(Records with modeling code)
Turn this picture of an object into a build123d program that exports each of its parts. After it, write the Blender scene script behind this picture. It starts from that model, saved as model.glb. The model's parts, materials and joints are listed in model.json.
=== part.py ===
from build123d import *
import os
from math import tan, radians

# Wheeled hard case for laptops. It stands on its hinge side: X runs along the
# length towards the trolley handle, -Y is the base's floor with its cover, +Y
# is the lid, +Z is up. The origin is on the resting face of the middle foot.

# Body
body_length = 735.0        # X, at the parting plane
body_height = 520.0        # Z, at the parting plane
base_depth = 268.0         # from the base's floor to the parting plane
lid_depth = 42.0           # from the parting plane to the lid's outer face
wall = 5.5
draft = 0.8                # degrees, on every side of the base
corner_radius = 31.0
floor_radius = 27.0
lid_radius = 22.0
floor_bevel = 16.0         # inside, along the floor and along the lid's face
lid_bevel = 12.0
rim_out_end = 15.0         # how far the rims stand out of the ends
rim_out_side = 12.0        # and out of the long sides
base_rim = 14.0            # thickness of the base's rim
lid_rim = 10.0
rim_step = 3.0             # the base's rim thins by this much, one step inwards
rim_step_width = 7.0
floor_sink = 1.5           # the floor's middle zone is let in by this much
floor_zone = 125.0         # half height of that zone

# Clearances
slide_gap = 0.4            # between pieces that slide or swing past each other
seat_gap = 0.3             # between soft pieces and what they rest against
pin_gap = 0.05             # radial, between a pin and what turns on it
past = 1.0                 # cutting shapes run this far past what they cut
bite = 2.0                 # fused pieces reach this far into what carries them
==
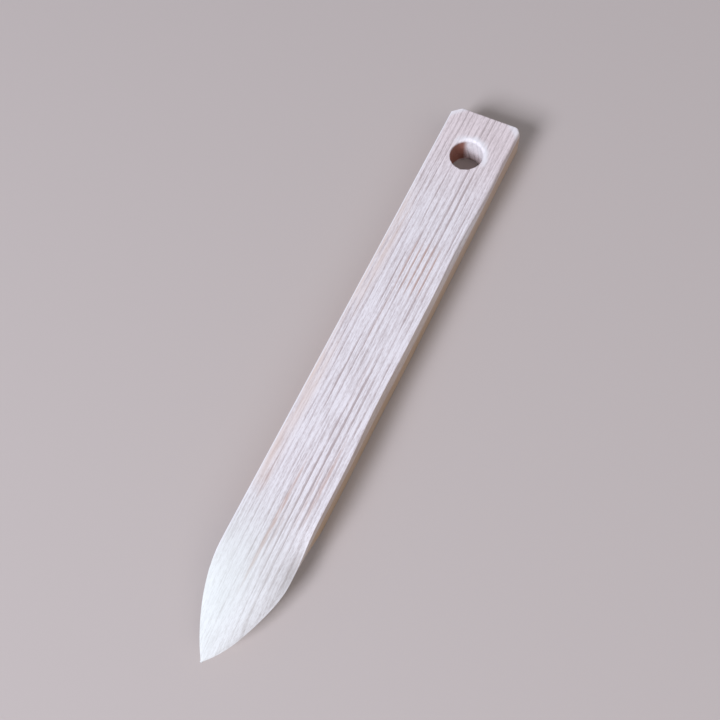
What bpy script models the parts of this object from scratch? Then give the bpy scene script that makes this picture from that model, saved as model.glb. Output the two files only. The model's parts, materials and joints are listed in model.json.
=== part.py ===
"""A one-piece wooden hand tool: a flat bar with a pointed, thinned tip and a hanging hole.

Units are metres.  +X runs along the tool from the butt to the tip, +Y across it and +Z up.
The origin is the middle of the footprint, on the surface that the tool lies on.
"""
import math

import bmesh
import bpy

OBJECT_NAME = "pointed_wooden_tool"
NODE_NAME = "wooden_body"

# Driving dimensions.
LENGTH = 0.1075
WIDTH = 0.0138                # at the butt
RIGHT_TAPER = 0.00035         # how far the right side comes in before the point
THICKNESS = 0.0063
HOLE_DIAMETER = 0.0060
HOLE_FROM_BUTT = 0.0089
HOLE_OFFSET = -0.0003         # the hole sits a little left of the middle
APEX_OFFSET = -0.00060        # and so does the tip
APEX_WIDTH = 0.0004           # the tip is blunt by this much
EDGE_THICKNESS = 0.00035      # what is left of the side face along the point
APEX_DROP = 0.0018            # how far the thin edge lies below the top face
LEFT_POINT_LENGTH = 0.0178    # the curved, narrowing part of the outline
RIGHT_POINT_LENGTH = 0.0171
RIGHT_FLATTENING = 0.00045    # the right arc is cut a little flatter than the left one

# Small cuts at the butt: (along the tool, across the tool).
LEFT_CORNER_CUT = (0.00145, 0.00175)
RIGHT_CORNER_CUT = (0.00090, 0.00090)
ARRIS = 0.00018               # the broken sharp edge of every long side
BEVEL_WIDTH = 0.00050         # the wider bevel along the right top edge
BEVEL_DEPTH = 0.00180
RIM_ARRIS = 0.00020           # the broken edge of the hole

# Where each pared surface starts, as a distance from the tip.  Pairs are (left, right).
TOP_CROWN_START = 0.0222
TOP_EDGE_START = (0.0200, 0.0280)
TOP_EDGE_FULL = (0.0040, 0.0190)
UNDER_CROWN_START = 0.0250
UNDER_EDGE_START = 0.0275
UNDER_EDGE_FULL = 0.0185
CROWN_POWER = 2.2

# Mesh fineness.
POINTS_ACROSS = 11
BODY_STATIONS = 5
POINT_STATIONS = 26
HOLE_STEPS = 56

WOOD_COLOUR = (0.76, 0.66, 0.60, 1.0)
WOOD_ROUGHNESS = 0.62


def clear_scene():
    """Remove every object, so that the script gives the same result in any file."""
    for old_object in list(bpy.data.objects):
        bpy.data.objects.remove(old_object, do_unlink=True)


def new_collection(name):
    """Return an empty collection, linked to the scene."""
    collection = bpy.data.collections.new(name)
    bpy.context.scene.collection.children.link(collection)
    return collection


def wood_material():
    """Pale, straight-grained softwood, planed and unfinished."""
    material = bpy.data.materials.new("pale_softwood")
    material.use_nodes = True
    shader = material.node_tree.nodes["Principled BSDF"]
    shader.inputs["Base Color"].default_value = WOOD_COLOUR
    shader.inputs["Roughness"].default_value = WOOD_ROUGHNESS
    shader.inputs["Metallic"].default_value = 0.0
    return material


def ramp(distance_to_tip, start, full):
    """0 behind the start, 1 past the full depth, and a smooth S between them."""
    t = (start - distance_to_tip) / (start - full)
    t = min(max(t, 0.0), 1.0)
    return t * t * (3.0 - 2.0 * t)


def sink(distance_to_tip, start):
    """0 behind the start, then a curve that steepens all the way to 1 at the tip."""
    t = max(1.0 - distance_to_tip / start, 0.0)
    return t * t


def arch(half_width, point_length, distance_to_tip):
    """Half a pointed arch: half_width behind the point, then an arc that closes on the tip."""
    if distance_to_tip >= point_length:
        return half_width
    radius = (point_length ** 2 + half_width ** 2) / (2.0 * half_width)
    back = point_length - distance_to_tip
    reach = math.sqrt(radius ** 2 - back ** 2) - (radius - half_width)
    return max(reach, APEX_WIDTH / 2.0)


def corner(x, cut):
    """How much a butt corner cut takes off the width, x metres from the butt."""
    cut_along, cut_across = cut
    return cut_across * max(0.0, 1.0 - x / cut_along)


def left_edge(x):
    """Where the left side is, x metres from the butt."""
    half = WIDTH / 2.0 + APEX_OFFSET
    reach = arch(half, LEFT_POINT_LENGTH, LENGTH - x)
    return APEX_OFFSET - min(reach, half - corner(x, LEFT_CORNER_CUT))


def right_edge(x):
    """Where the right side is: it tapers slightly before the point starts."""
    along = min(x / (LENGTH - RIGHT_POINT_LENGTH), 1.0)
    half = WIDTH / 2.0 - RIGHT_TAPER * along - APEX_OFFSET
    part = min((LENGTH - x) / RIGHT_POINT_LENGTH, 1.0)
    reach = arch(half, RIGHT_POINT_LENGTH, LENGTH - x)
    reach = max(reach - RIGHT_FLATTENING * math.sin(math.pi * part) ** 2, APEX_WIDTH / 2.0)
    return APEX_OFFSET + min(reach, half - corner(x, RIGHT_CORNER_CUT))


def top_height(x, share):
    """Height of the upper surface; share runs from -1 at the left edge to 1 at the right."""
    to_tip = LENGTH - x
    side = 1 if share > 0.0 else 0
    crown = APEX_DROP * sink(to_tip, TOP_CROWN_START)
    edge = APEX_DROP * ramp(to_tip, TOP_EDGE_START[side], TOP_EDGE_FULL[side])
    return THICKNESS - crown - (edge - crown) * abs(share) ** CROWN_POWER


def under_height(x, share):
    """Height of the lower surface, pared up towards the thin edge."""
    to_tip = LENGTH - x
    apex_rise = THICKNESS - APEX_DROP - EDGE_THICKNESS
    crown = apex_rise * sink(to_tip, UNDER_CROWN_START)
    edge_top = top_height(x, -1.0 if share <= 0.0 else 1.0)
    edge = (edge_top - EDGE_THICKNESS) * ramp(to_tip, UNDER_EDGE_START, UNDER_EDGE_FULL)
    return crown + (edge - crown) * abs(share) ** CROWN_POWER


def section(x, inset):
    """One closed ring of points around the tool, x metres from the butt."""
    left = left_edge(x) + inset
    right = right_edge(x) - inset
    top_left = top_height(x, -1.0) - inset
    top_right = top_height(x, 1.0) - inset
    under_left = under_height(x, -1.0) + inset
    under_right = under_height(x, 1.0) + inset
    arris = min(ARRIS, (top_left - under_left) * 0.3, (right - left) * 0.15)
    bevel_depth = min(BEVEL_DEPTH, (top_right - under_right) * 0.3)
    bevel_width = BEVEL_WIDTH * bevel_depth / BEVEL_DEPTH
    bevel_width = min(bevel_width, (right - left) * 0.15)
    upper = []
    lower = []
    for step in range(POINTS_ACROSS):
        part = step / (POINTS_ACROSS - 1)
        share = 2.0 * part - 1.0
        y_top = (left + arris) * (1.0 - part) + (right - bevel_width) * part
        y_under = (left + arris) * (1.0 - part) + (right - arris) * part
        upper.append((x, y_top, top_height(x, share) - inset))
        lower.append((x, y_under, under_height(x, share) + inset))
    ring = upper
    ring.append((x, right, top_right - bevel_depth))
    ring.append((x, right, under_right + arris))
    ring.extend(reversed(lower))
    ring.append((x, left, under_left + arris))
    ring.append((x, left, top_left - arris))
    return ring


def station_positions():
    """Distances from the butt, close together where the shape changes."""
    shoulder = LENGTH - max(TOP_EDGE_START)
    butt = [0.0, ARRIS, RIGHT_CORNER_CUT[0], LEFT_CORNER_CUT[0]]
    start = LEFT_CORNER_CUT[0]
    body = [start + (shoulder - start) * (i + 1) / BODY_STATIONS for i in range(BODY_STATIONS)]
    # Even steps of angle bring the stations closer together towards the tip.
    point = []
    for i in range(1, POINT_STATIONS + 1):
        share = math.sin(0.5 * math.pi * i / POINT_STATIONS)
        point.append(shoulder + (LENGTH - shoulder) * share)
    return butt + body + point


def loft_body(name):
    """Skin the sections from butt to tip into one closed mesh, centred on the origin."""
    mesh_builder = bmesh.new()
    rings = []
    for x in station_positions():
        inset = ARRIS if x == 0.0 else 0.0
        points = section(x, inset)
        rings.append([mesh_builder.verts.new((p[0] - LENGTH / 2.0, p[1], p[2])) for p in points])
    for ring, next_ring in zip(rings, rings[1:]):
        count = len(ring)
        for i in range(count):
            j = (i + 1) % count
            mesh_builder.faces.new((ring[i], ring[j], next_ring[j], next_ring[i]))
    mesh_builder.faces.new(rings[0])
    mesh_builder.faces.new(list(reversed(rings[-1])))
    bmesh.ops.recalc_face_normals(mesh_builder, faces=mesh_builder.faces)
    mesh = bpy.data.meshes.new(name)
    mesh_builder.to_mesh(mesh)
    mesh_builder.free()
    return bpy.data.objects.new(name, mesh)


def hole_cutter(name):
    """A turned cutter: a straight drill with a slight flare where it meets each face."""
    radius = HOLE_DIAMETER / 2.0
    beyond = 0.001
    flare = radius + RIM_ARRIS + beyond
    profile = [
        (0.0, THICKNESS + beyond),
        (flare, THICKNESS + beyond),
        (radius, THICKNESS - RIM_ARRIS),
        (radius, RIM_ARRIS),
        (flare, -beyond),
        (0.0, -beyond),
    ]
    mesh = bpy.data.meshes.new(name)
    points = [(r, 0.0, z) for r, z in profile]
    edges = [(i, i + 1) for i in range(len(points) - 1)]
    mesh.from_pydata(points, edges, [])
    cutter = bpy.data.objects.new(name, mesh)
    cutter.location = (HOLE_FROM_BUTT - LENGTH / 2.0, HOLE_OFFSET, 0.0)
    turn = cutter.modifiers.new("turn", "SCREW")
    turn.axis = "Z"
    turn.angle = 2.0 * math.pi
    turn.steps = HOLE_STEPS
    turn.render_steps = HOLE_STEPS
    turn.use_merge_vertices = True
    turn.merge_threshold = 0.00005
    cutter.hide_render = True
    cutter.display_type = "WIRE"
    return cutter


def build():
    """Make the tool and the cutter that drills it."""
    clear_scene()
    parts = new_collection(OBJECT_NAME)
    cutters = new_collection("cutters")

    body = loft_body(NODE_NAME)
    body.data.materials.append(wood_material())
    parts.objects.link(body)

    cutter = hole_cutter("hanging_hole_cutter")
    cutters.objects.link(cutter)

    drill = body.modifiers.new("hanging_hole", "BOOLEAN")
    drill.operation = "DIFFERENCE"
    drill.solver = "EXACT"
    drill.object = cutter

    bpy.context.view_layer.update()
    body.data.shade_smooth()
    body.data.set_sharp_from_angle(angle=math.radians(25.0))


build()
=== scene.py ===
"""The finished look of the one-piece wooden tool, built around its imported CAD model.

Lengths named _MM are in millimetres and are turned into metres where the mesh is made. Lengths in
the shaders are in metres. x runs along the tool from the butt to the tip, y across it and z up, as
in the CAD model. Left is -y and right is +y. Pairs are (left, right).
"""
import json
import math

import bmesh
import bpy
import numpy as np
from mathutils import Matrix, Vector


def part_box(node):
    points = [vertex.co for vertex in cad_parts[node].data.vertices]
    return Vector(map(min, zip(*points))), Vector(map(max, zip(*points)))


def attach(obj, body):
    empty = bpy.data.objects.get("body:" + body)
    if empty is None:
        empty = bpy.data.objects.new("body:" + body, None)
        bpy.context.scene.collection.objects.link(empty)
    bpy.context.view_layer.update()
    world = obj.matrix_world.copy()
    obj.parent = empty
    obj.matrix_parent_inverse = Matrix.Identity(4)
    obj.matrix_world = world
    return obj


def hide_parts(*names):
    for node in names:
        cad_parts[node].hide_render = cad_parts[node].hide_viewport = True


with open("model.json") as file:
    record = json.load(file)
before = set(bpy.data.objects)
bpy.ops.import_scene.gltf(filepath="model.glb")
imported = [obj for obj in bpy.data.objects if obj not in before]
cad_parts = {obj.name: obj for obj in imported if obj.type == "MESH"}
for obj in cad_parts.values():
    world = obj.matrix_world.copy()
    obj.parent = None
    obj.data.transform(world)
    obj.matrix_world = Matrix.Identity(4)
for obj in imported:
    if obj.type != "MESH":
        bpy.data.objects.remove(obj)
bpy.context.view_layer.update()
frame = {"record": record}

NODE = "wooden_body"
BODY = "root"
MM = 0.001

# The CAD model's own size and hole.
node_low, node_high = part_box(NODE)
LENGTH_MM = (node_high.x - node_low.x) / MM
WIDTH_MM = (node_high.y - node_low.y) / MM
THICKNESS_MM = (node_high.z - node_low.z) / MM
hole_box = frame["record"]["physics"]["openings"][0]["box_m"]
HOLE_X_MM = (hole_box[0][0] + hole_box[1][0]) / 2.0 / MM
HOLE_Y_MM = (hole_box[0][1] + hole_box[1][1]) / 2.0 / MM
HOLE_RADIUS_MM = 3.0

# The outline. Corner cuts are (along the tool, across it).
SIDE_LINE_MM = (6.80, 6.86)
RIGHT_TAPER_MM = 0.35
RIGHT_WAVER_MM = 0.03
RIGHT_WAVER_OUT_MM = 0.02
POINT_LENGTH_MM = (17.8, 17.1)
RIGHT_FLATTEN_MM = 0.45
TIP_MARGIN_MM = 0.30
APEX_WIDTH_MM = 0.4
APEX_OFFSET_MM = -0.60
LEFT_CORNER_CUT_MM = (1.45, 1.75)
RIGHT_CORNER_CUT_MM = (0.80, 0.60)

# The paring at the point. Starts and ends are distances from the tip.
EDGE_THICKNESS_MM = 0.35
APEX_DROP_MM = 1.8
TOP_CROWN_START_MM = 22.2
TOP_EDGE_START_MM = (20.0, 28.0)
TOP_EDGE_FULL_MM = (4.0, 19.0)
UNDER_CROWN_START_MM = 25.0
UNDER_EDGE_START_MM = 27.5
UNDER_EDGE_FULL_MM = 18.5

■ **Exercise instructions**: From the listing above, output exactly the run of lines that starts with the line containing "body = loft_body(NODE_NAME)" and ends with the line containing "before = set(bpy.data.objects)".

■ **The output**:
    body = loft_body(NODE_NAME)
    body.data.materials.append(wood_material())
    parts.objects.link(body)

    cutter = hole_cutter("hanging_hole_cutter")
    cutters.objects.link(cutter)

    drill = body.modifiers.new("hanging_hole", "BOOLEAN")
    drill.operation = "DIFFERENCE"
    drill.solver = "EXACT"
    drill.object = cutter

    bpy.context.view_layer.update()
    body.data.shade_smooth()
    body.data.set_sharp_from_angle(angle=math.radians(25.0))


build()
=== scene.py ===
"""The finished look of the one-piece wooden tool, built around its imported CAD model.

Lengths named _MM are in millimetres and are turned into metres where the mesh is made. Lengths in
the shaders are in metres. x runs along the tool from the butt to the tip, y across it and z up, as
in the CAD model. Left is -y and right is +y. Pairs are (left, right).
"""
import json
import math

import bmesh
import bpy
import numpy as np
from mathutils import Matrix, Vector


def part_box(node):
    points = [vertex.co for vertex in cad_parts[node].data.vertices]
    return Vector(map(min, zip(*points))), Vector(map(max, zip(*points)))


def attach(obj, body):
    empty = bpy.data.objects.get("body:" + body)
    if empty is None:
        empty = bpy.data.objects.new("body:" + body, None)
        bpy.context.scene.collection.objects.link(empty)
    bpy.context.view_layer.update()
    world = obj.matrix_world.copy()
    obj.parent = empty
    obj.matrix_parent_inverse = Matrix.Identity(4)
    obj.matrix_world = world
    return obj


def hide_parts(*names):
    for node in names:
        cad_parts[node].hide_render = cad_parts[node].hide_viewport = True


with open("model.json") as file:
    record = json.load(file)
before = set(bpy.data.objects)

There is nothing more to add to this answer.